Directive
For the listing that follows, give again exactly the lines from the one with "const swing = new THREE.Group();" to the one with "frame = import_model()", including both.

------------------------------------------------------------

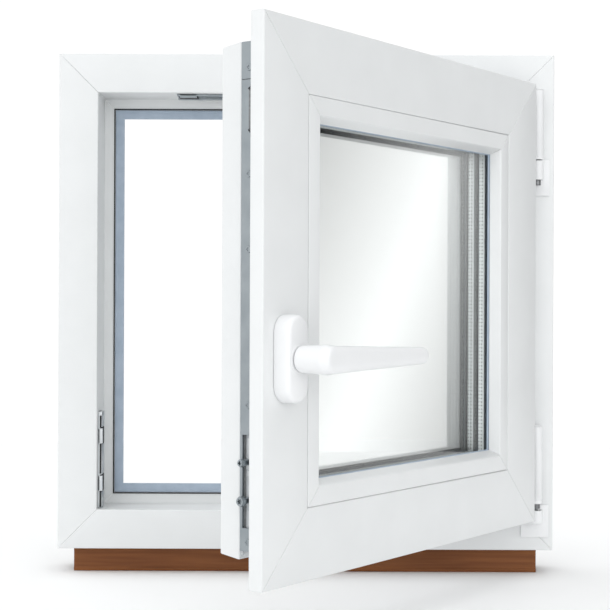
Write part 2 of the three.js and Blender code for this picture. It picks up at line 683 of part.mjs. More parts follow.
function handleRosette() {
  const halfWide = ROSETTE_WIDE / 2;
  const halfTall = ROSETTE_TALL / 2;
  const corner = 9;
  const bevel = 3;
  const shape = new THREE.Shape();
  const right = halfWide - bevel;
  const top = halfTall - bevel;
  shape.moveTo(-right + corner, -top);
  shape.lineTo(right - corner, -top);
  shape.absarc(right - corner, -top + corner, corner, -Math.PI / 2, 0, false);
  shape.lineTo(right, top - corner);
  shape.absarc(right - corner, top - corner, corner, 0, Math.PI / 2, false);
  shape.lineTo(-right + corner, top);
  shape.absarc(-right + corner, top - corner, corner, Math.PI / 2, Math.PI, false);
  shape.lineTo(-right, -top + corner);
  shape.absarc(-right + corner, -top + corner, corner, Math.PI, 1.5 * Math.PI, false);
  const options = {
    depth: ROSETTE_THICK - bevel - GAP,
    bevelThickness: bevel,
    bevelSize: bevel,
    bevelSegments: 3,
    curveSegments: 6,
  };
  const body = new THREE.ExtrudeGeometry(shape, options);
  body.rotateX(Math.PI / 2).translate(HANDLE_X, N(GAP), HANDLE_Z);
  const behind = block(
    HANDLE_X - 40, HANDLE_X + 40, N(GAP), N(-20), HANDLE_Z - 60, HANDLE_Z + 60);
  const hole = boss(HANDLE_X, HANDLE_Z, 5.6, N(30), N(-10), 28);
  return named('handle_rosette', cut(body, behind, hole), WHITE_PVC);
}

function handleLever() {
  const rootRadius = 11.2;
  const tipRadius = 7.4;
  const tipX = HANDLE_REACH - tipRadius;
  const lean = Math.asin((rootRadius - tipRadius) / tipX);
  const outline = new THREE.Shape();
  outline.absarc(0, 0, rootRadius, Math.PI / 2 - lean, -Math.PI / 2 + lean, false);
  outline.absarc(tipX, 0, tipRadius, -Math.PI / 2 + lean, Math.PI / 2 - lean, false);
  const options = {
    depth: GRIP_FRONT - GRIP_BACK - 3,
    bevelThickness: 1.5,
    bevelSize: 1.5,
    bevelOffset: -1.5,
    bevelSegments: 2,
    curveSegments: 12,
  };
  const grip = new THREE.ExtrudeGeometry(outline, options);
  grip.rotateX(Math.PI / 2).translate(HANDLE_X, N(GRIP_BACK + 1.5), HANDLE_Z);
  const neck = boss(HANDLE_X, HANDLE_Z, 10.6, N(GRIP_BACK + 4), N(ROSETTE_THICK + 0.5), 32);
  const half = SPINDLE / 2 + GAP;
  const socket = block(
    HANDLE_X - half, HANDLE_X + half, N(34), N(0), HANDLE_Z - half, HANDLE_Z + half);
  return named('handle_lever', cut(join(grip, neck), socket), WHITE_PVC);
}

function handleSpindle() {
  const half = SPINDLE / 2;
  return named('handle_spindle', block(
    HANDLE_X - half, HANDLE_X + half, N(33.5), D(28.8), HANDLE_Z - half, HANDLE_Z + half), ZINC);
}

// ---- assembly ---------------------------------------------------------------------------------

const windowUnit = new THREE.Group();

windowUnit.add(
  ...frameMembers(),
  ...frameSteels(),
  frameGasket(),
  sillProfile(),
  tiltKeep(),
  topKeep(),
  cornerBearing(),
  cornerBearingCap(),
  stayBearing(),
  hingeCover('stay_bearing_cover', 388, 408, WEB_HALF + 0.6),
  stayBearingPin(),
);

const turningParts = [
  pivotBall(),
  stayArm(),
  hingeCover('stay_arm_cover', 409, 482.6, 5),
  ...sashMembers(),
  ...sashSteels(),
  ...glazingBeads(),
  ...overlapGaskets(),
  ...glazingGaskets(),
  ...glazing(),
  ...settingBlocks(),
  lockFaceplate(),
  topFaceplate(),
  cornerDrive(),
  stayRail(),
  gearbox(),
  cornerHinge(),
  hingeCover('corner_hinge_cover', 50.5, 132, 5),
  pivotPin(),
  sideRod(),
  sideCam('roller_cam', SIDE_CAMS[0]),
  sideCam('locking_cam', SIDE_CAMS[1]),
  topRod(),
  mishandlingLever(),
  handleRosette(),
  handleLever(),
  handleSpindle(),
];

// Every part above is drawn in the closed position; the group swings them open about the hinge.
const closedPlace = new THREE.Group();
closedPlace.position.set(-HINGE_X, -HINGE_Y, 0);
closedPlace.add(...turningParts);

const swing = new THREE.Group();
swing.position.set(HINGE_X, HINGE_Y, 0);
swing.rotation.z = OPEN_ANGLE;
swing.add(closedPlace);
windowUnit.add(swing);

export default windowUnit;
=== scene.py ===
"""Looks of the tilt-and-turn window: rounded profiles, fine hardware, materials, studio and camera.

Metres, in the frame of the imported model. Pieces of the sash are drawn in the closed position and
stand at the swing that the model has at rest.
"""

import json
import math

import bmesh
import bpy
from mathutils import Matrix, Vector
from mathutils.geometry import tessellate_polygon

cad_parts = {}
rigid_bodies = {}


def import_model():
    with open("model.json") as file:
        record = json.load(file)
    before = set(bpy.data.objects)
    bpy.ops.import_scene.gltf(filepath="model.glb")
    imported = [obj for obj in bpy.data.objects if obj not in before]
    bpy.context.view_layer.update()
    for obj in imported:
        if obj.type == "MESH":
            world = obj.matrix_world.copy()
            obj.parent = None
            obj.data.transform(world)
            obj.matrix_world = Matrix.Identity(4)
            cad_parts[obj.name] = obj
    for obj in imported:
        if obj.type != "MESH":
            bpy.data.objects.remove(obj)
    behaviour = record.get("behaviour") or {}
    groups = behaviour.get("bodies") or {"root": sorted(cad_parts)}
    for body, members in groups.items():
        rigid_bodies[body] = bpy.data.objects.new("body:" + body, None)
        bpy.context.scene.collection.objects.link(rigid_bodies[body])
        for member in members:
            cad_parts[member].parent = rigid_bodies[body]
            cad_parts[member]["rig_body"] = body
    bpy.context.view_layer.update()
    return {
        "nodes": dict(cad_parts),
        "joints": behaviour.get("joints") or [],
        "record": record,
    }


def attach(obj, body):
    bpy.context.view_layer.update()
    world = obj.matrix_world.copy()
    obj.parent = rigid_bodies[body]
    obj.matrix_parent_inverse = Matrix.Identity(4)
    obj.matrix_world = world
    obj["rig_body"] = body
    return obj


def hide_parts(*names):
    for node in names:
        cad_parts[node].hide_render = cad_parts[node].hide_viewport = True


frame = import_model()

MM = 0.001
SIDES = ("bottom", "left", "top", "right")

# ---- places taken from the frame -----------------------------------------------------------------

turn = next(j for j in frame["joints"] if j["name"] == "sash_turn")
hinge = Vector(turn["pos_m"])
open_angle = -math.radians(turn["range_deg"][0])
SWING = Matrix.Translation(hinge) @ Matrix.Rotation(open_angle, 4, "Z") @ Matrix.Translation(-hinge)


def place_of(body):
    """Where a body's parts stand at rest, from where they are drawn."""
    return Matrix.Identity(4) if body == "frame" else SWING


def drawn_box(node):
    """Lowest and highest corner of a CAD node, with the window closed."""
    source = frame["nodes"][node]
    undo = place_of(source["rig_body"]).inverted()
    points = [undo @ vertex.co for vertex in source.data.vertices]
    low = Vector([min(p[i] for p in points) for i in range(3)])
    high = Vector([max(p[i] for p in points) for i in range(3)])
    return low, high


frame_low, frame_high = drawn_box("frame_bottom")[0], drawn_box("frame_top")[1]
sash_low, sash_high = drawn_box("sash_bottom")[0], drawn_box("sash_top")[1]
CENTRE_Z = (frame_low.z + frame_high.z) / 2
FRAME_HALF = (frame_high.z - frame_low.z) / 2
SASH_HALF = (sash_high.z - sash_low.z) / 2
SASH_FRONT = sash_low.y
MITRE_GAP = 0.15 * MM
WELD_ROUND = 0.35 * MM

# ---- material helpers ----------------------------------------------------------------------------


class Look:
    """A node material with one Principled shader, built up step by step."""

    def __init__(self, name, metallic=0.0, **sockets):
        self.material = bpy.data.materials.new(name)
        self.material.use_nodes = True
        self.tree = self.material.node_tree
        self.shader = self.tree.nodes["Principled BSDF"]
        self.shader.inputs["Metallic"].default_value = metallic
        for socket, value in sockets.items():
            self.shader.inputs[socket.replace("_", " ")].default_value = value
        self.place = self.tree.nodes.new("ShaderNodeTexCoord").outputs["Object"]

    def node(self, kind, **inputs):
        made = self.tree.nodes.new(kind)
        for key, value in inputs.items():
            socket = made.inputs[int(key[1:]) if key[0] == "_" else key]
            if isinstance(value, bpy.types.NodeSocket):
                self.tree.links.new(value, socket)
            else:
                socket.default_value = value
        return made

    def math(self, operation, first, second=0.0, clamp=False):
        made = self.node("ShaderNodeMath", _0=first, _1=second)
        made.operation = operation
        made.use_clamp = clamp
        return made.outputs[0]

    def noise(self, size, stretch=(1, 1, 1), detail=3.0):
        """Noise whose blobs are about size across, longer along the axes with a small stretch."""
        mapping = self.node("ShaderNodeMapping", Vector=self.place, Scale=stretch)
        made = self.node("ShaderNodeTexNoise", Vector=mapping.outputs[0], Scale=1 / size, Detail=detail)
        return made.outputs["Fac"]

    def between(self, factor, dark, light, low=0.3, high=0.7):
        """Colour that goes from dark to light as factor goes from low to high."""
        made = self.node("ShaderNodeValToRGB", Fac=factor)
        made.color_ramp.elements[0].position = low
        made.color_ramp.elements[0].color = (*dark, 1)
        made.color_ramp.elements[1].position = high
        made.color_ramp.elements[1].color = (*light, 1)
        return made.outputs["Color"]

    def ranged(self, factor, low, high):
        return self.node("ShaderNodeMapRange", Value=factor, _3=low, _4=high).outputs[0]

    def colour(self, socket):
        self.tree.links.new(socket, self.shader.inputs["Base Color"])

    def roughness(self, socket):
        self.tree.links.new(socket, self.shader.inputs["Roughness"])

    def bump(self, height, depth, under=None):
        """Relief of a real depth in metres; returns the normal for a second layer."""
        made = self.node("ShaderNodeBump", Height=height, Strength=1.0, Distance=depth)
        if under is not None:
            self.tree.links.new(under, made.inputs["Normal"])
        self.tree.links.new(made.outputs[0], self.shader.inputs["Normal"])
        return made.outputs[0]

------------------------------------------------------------

Result of this exercise
const swing = new THREE.Group();
swing.position.set(HINGE_X, HINGE_Y, 0);
swing.rotation.z = OPEN_ANGLE;
swing.add(closedPlace);
windowUnit.add(swing);

export default windowUnit;
=== scene.py ===
"""Looks of the tilt-and-turn window: rounded profiles, fine hardware, materials, studio and camera.

Metres, in the frame of the imported model. Pieces of the sash are drawn in the closed position and
stand at the swing that the model has at rest.
"""

import json
import math

import bmesh
import bpy
from mathutils import Matrix, Vector
from mathutils.geometry import tessellate_polygon

cad_parts = {}
rigid_bodies = {}


def import_model():
    with open("model.json") as file:
        record = json.load(file)
    before = set(bpy.data.objects)
    bpy.ops.import_scene.gltf(filepath="model.glb")
    imported = [obj for obj in bpy.data.objects if obj not in before]
    bpy.context.view_layer.update()
    for obj in imported:
        if obj.type == "MESH":
            world = obj.matrix_world.copy()
            obj.parent = None
            obj.data.transform(world)
            obj.matrix_world = Matrix.Identity(4)
            cad_parts[obj.name] = obj
    for obj in imported:
        if obj.type != "MESH":
            bpy.data.objects.remove(obj)
    behaviour = record.get("behaviour") or {}
    groups = behaviour.get("bodies") or {"root": sorted(cad_parts)}
    for body, members in groups.items():
        rigid_bodies[body] = bpy.data.objects.new("body:" + body, None)
        bpy.context.scene.collection.objects.link(rigid_bodies[body])
        for member in members:
            cad_parts[member].parent = rigid_bodies[body]
            cad_parts[member]["rig_body"] = body
    bpy.context.view_layer.update()
    return {
        "nodes": dict(cad_parts),
        "joints": behaviour.get("joints") or [],
        "record": record,
    }


def attach(obj, body):
    bpy.context.view_layer.update()
    world = obj.matrix_world.copy()
    obj.parent = rigid_bodies[body]
    obj.matrix_parent_inverse = Matrix.Identity(4)
    obj.matrix_world = world
    obj["rig_body"] = body
    return obj


def hide_parts(*names):
    for node in names:
        cad_parts[node].hide_render = cad_parts[node].hide_viewport = True


frame = import_model()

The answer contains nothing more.